I often work with data sets that can give me quite different R2/RMSE values depending on how I choose the training set. From what I understand, a good way to deal with this is do a 5-fold cross-validation then use the averaged model for the folds as the final prediction model. Would this be the right way to handle this?
In general a model building workflow should look more or less do the following:
Clean / prepare data
Split data into train/test
create model building workflow only with train data
Last point includes feature selection, model type selection, parameter optimization etc. Each of which needs to be done with cross-validation due to the reasons you stated (eg. you want to optimize for a general use case and not optimize to a specific train/test split).
Feature selection itself should also be done on each specific slit separately. So each split can have different features. Feature selection is part of your model but you can optimize the selection process like threshold for correlation filter etc. I digress.
Once the feature selection process, model type and parameters have been determined I usually do a final cross-validation and look at the metrics. What matters is the actual performance but also the variability. The more variable the individual splits are, the less guarantees you can make about you models actual performance. eg. high variability between splits is bad.
As a next step the averages can be compared to your test set (also called hold.out set). Is performance comparable? Usually the final CV can have a bit better performance but if it is still in same ballpark, it tells you something about the generalizability of the model.
Which model do you select? Simple. You simply apply the workflow you determined with the training set on the full data: same feature selection process, same model type, same model parameters. And that is the model you will use for new predictions.
Cross-validation is to optimize for a more general training set (over one specific split) and to check model variability but not to get out a final model.
Do you know of any workflows on the hub or elsewhere that show this process? I haven’t see any with KNIME that goes in detail over creating CVs (with train data only), comparing to hold-out set and selecting the final model.
A few parts were not clear to me like why the last CV (the last fold in the 5-fold CV for example?) would have better performance.
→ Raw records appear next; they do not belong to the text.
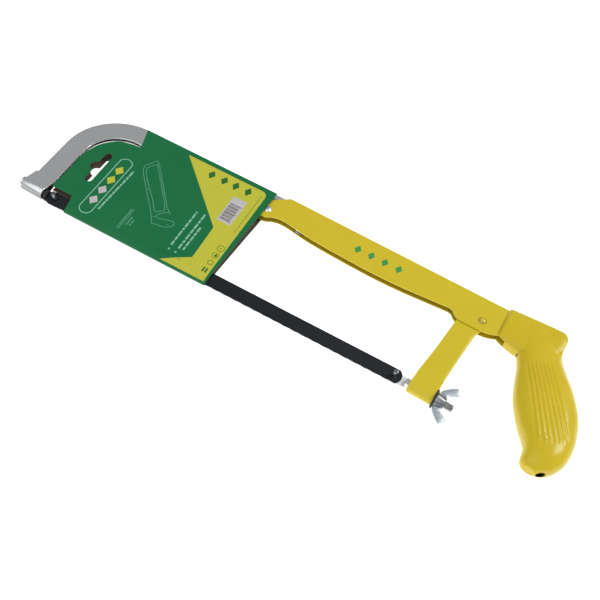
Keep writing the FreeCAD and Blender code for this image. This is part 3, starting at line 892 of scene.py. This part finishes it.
def add_camera():
    data = bpy.data.cameras.new("camera")
    data.lens = LENS
    data.sensor_width = 36.0
    data.clip_start = 0.01
    camera = bpy.data.objects.new("camera", data)
    bpy.context.scene.collection.objects.link(camera)
    back = -Vector(CAMERA_AIM).normalized()
    right = Vector(CAMERA_UP).cross(back).normalized()
    up = back.cross(right)
    turn = Matrix((right, up, back)).transposed().to_4x4()
    camera.matrix_world = Matrix.Translation(to_row(CAMERA_AT)) @ turn
    bpy.context.scene.camera = camera


def add_light(name, place, size, radiance):
    """A square softbox that faces the saw and looks as bright as radiance."""
    data = bpy.data.lights.new(name, "AREA")
    data.shape = "SQUARE"
    data.size = size
    data.energy = radiance * math.pi * size * size
    light = bpy.data.objects.new(name, data)
    bpy.context.scene.collection.objects.link(light)
    place = Vector(place)
    light.location = place
    light.rotation_euler = (-place).to_track_quat("-Z", "Y").to_euler()


def add_stage():
    mesh = bpy.data.meshes.new("floor")
    h = 4.0
    corners = [(x, y, -0.0002) for x, y in ((-h, -h), (h, -h), (h, h), (-h, h))]
    mesh.from_pydata(corners, [], [(0, 1, 2, 3)])
    white = surface("pale_floor", (0.53, 0.53, 0.53), (0.56, 0.56, 0.56), (0.7, 0.8), patch=3,
                    grain=60, bump=0.02, specular=0.1)
    shader = white.node_tree.nodes["Principled BSDF"]
    shader.inputs["Emission Color"].default_value = (1, 1, 1, 1)
    shader.inputs["Emission Strength"].default_value = FLOOR_GLOW
    mesh.materials.append(white)
    floor = bpy.data.objects.new("floor", mesh)
    bpy.context.scene.collection.objects.link(floor)
    world = bpy.data.worlds.new("sky")
    bpy.context.scene.world = world
    world.use_nodes = True
    world.node_tree.nodes["Background"].inputs["Color"].default_value = (0.98, 0.99, 1.0, 1)
    world.node_tree.nodes["Background"].inputs["Strength"].default_value = SKY
    add_light("softbox_near", (-0.30, -0.75, 1.15), 1.75, 0.78)
    add_light("softbox_far", (0.95, 0.75, 1.20), 0.70, 7.5)


add_camera()
add_stage()
bpy.context.scene.view_settings.view_transform = "Standard"
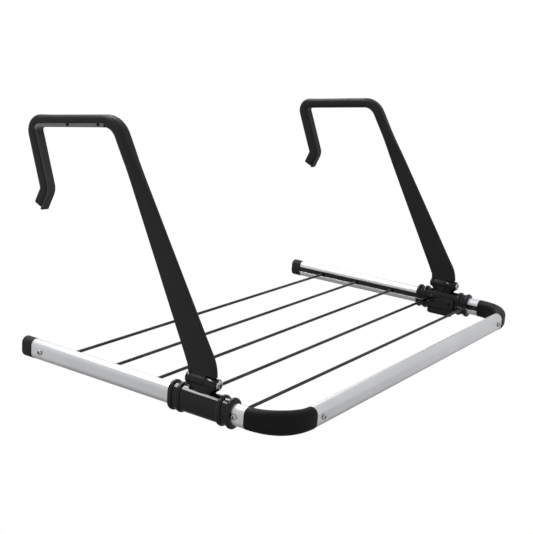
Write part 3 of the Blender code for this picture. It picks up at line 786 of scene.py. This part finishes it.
def build_elbow(label, side, mat):
    """Solid quarter bend with rounded rims and a spigot in each tube."""
    radius = SIDE_X - FRONT_HALF_X - GAP / 2
    centre = Vector((side * (SIDE_X - radius), radius, 0))
    quarter = radius * math.pi / 2
    ends = rounded_ends(0.0, quarter, ELBOW_RIM)
    half = len(ends) // 2
    middle = [(quarter * i / ELBOW_STEPS, 0.0) for i in range(2, ELBOW_STEPS - 1)]
    rings = []
    for along, inset in ends[:half] + middle + ends[half:]:
        angle = along / radius
        outwards = Vector((side * math.cos(angle), -math.sin(angle), 0))
        proud = MOULDING_PROUD + ELBOW_BULGE * math.sin(2 * angle) ** 2 - inset
        ring = []
        for a, b in oval(TUBE_HALF_W + proud, TUBE_HALF_H + proud):
            ring.append(centre + outwards * (radius + a) + Vector((0, 0, b)))
        rings.append(ring)
    elbow = new_object("elbow", skin(rings), Matrix.Translation(ORIGIN))
    spigot = oval(BORE_HALF_W - GAP, BORE_HALF_H - GAP)
    side_part = along_y(spigot, side * SIDE_X, radius - SPIGOT_ROOT, radius + SPIGOT_LENGTH)
    inner = side * (SIDE_X - radius - SPIGOT_LENGTH)
    outer = side * (SIDE_X - radius + SPIGOT_ROOT)
    combine(elbow, "UNION", side_part, along_x(spigot, 0.0, inner, outer))
    show(f"elbow_{label}", elbow, mat)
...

Maybe I don’t understand how you’re creating the CVs with train data. Would you also need to create an averaged model from the models of the different folds? KNIME has no option to do that. If there’s an example, that would be great. Thanks again for the detailed response.
You misunderstood me. It’s not the last fold that has better performance but CV on training set vs the hold out set.
Also I’m not sure why you keep coming back with your averaged model. What would that even be? If we talk averages here it always means on the performance metrics of the model(s) like accuracy or R2 or whatever other metrics relevant for your use-case.